─── GIVEN DATA

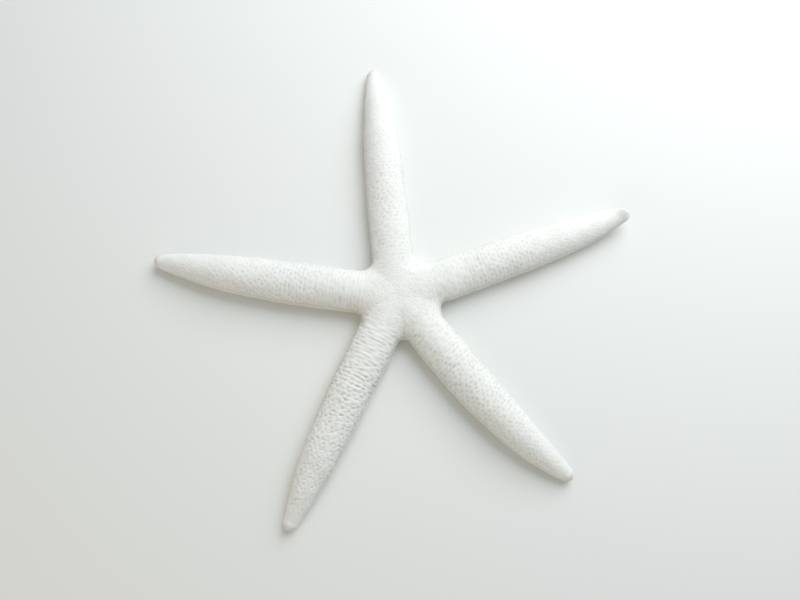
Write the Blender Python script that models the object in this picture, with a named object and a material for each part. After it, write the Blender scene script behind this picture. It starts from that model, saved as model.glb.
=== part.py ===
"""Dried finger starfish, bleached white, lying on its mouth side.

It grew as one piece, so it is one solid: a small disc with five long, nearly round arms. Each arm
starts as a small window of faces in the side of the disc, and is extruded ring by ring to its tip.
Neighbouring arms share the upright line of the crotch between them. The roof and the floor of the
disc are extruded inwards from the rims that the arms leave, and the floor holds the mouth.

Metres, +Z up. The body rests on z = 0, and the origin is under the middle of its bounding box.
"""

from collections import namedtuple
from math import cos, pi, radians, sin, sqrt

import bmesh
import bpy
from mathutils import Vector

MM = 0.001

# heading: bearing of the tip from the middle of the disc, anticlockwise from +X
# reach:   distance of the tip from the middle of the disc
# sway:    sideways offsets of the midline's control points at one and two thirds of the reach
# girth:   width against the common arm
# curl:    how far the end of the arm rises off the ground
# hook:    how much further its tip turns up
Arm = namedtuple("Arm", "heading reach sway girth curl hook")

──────
─── GIVEN DATA

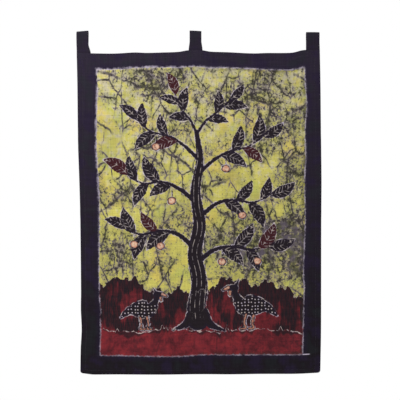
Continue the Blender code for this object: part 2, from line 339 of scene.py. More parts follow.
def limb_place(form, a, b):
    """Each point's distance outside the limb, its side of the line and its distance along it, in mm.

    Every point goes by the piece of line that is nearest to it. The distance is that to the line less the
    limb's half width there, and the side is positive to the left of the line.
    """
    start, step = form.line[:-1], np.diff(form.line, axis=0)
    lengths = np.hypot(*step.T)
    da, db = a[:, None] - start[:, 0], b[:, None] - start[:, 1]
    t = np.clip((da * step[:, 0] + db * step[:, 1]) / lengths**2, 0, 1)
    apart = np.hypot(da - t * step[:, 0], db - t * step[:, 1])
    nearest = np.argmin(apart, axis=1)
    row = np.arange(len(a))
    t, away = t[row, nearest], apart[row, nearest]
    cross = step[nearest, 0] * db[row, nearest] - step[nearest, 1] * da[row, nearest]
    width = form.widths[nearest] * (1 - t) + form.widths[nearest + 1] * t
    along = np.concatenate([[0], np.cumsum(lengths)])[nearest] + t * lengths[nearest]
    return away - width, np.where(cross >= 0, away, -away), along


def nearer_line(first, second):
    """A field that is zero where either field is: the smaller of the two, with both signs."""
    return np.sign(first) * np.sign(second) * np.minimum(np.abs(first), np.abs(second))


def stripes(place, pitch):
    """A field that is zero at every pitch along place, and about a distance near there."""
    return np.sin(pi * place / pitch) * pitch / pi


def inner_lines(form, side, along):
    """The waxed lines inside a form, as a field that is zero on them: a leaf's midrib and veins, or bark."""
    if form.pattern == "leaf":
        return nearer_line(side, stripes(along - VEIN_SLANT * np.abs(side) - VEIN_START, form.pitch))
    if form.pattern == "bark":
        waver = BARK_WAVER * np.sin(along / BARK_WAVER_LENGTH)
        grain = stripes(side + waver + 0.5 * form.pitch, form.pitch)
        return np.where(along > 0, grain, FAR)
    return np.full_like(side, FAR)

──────
─── GIVEN DATA

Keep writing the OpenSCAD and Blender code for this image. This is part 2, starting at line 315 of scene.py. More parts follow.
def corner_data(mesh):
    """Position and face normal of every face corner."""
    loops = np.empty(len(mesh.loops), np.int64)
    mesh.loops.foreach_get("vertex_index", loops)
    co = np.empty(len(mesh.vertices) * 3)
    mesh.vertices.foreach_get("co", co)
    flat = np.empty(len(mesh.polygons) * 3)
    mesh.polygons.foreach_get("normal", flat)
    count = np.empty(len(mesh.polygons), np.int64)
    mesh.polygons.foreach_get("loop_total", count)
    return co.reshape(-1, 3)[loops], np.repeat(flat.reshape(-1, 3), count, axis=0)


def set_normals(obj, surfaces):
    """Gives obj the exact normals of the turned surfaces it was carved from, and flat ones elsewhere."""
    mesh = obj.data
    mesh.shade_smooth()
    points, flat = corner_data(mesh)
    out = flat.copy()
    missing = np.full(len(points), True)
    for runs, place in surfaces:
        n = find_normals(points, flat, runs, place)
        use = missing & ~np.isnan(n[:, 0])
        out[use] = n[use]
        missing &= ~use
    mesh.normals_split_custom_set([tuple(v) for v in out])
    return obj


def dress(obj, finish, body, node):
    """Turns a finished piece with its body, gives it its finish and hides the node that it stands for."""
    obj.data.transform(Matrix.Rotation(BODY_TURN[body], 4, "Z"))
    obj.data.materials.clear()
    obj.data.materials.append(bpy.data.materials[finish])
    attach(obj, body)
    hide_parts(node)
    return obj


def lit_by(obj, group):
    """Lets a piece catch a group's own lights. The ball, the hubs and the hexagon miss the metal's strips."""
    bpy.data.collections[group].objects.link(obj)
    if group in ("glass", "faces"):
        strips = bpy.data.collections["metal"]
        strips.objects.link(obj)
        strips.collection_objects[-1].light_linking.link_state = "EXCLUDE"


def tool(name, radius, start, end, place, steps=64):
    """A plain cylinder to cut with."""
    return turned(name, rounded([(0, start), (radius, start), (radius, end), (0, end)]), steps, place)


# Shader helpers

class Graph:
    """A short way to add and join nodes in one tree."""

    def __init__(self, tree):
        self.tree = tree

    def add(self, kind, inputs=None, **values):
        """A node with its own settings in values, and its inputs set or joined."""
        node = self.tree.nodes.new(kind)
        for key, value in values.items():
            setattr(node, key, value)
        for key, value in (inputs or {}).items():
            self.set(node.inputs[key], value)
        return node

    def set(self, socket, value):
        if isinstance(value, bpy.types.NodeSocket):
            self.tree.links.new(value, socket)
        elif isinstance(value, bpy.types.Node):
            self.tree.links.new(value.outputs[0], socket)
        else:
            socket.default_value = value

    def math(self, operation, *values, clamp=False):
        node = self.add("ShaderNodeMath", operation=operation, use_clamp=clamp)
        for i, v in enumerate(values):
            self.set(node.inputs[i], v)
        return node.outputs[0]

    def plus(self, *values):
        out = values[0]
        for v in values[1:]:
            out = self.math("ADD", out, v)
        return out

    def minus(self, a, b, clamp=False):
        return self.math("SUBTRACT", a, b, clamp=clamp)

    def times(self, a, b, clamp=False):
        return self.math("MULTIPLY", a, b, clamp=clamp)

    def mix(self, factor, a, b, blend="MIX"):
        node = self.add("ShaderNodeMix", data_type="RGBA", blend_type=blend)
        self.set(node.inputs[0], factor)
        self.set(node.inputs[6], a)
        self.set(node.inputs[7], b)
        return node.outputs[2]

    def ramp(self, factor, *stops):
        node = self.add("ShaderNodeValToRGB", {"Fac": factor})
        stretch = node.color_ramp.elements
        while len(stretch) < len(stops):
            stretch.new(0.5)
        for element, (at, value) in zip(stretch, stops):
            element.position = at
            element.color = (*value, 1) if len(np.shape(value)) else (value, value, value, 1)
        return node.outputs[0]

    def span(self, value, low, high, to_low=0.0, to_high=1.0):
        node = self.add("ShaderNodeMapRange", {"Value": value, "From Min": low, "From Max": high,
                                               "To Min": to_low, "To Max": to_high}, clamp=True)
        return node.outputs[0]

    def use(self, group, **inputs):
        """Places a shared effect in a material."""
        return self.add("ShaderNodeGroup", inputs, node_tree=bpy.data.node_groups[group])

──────

PROBLEM TO SOLVE: From the records above, transcribe without alteration every line from the one with "Write the Blender Python" to the one with "from math import cos, pi, radians, sin, sqrt", inclusive.

RESULT FOR THIS EXERCISE:
Write the Blender Python script that models the object in this picture, with a named object and a material for each part. After it, write the Blender scene script behind this picture. It starts from that model, saved as model.glb.
=== part.py ===
"""Dried finger starfish, bleached white, lying on its mouth side.

It grew as one piece, so it is one solid: a small disc with five long, nearly round arms. Each arm
starts as a small window of faces in the side of the disc, and is extruded ring by ring to its tip.
Neighbouring arms share the upright line of the crotch between them. The roof and the floor of the
disc are extruded inwards from the rims that the arms leave, and the floor holds the mouth.

Metres, +Z up. The body rests on z = 0, and the origin is under the middle of its bounding box.
"""

from collections import namedtuple
from math import cos, pi, radians, sin, sqrt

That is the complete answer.